Composizione della spesa e delle entrate e crescita economica
Il governatore ha però fatto un passo in più. Nel fissare (o meglio ricordare) i paletti esistenti, ha anche aggiunto qualcosa sulla qualità delle misure di bilancio che potrebbero essere incluse nella manovra di autunno, pre o post elezioni. Ancora con le parole di Visco, “nell’attuale fase di ripresa, pur moderata, è possibile intraprendere un processo di consolidamento duraturo attraverso politiche di bilancio prudenti, mirate non solo a ridurre il disavanzo, ma anche a rivedere la composizione delle spese e delle entrate. Si può contribuire a rafforzare la crescita economica e facilitare il calo del rapporto tra debito e prodotto dando maggiore spazio agli investimenti pubblici, riconsiderando la struttura dei trasferimenti e delle agevolazioni ed esenzioni fiscali, ribilanciando l’onere che grava sulle diverse basi imponibili, proseguendo con forza nell’azione di contrasto all’evasione”. Insomma, dice Visco, il “come” si fanno i tagli e gli aumenti di imposte conta. Sul fronte della spesa, se si tagliano le agevolazioni e le esenzioni fiscali (il governatore non lo dice, ma intende “nell’ambito di una riforma dell’Irpef”), si può ridurre la spesa complessiva, ma anche dare maggiore spazio agli investimenti pubblici. Quegli investimenti pubblici che con l’Europa ci eravamo impegnati a preservare in cambio della flessibilità nell’interpretazione dei nostri conti pubblici e che invece – lo dicono i dati della tavola 11.1, a pagina 128 della Relazione – nel 2016 sono scesi per il quinto anno consecutivo (da 36,7 del 2015 a 35 miliardi di euro nel 2016).
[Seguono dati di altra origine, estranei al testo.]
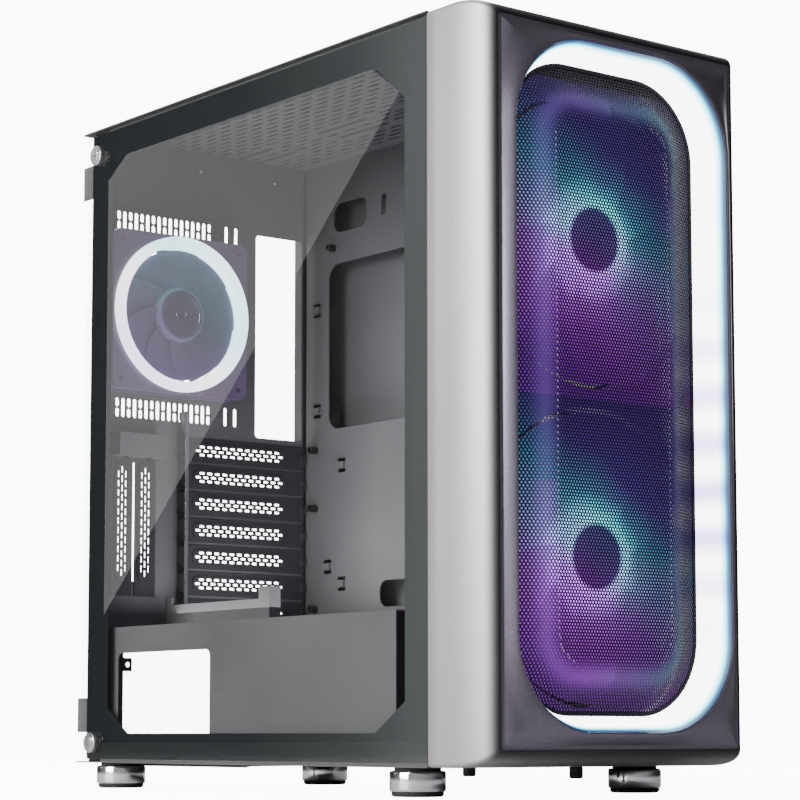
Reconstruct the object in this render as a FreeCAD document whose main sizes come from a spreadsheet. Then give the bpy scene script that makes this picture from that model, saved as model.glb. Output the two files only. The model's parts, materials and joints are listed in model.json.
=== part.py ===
import FreeCAD, Part
import Sketcher
import math
import os

# Desktop computer tower: an empty ATX mid-tower case with a tempered glass side,
# three lit fans and a framed mesh front.
# Frame: +Z up, front towards -Y, glass side towards -X, origin under the middle of
# the bounding box, on the surface that the feet stand on. Units are millimetres.

V = FreeCAD.Vector
doc = FreeCAD.newDocument("desktop_tower")

# ---------------------------------------------------------------- driving dimensions

DIMENSIONS = [
    # whole case, measured from the middle of the case's width and of the feet
    ("origin_shift_x", 2.775, "case middle to middle of the bounding box, across"),
    ("origin_shift_y", 27.0, "feet middle to middle of the bounding box, lengthwise"),
    ("half_width", 110.0, "middle of the case to the outside of either side"),
    ("steel", 1.0, "sheet thickness"),
    ("front_y", -203.0, "front edge of the steel case"),
    ("rear_y", 206.0, "rear edge of the top and bottom sheets"),
    ("floor_z", 18.0, "underside of the bottom sheet"),
    ("roof_z", 486.0, "underside of the top sheet"),
    ("flange_x", 105.4, "outside of the left flanges"),
    ("right_flange_x", 108.4, "outside of the right flanges"),
    ("plate_y", 194.8, "inner face of the rear panel"),
    # glass side
    ("glass_thick", 4.0, "tempered glass"),
    ("glass_rear_y", 199.0, "rear edge of the glass"),
    ("glass_low_z", 19.6, "lower edge of the glass"),
    ("glass_high_z", 485.2, "upper edge of the glass"),
    ("knob_y", 182.0, "thumbscrews through the glass, lengthwise"),
    ("knob_low_z", 32.5, "lower glass thumbscrew"),
    ("knob_high_z", 466.5, "upper glass thumbscrew"),
    ("knob_radius", 7.5, "thumbscrew head"),
    ("knob_height", 5.5, "thumbscrew head"),
    # motherboard tray
    ("tray_x", 90.0, "face of the motherboard tray"),
    ("board_top_z", 417.6, "top row of board holes"),
    ("board_rear_y", 181.0, "rear column of board holes"),
    ("standoff_height", 6.5, "board standoff"),
    # expansion slots
    ("slot_pitch", 20.32, "expansion slot spacing"),
    ("slot_top_z", 254.0, "middle of the top expansion slot"),
    ("cover_width", 18.4, "slot cover"),
    ("screw_rise", 10.3, "cover screw above its slot's middle"),
    # rear fan
    ("rear_fan_x", -42.7, "rear fan axis"),
    ("rear_fan_z", 352.9, "rear fan axis"),
    ("rear_fan_size", 120.0, "rear fan frame"),
    ("rear_fan_depth", 25.0, "rear fan frame"),
    ("rear_fan_holes", 105.0, "rear fan hole spacing"),
    # front fans
    ("front_fan_high_z", 350.0, "upper front fan axis"),
    ("front_fan_low_z", 148.5, "lower front fan axis"),
    ("front_fan_size", 200.0, "front fan frame"),
    ("front_fan_depth", 30.0, "front fan frame"),
    ("front_fan_holes", 154.0, "front fan hole spacing"),
    # front panel
    ("rim_y", -266.0, "foremost edge of the front rim"),
    ("shell_y", -261.0, "front face of the shell"),
    ("shell_wall", 2.5, "shell wall"),
    ("shell_round", 13.0, "shell's front corner radius"),
    ("parting_x", 100.0, "joint line between shell and bezel"),
    ("parting_low_z", 29.0, "joint line between shell and bezel"),
    ("parting_high_z", 475.0, "joint line between shell and bezel"),
    ("opening_half", 90.5, "front opening, half width"),
    ("opening_low_z", 39.3, "front opening, lower edge"),
    ("opening_high_z", 467.6, "front opening, upper edge"),
    ("opening_round", 60.0, "front opening, corner radius"),
    ("light_width", 10.0, "sloping light ring, width seen from the front"),
    ("mesh_y", -243.0, "mesh rim"),
    ("mesh_raise", 11.0, "mesh field raised in front of its rim"),
    ("mesh_slope", 31.0, "mesh slope width"),
    # power supply compartment
    ("shroud_x", 100.0, "side of the power supply shroud"),
    ("shroud_z", 116.0, "top of the power supply shroud"),
    ("psu_low_x", -79.0, "power supply edge"),
    ("psu_low_z", 20.0, "power supply underside"),
    ("psu_width", 150.0, "standard power supply"),
    ("psu_height", 86.0, "standard power supply"),
    # feet
    ("foot_x", 92.35, "feet, across"),
    ("foot_y", 171.9, "feet, lengthwise"),
    ("foot_radius", 17.65, "chromed foot ring"),
    ("pad_height", 3.0, "rubber under the ring"),
    ("collar_height", 2.0, "recessed neck under the case"),
]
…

Dal lato delle entrate, le parole del governatore sulla necessità di riequilibrare l’onere che pesa sulle varie basi imponibili ricordano quelle usate dall’Ocse in un recente rapporto, in cui si sottolineava l’urgenza di spostare la tassazione dal lavoro alla casa e ai consumi.
Nel complesso, si potrebbe osservare che non c’è una solida evidenza di correlazione tra qualità della spesa e delle entrate e più rapida crescita economica. L’economia dice che, se si tagliano le tasse in modo duraturo, l’economia del paese accelera. Ma spostare l’onere della tassazione da una categoria all’altra di cittadini o imprese a parità di peso complessivo della tassazione ha un effetto probabilmente marginale sulla crescita. La cosa vale a maggior ragione per la spesa pubblica, su cui il disaccordo è ancora più marcato.
Al di là di questo, le parole arrivate da via Nazionale contengono un utile messaggio per la politica. E cioè che, indipendentemente dalla data delle elezioni, l’importante è che il quadro di finanza pubblica descritto dal governatore sia incorporato nei programmi elettorali dei partiti. Se così sarà, l’eventuale compromesso tra diversi a cui quasi inevitabilmente il (possibile) sistema proporzionale porterà, non sarà il risultato di una campagna in cui vince chi grida promesse elettorali più assurde, ma il frutto della mediazione tra posizioni discusse e valutate preventivamente dai cittadini.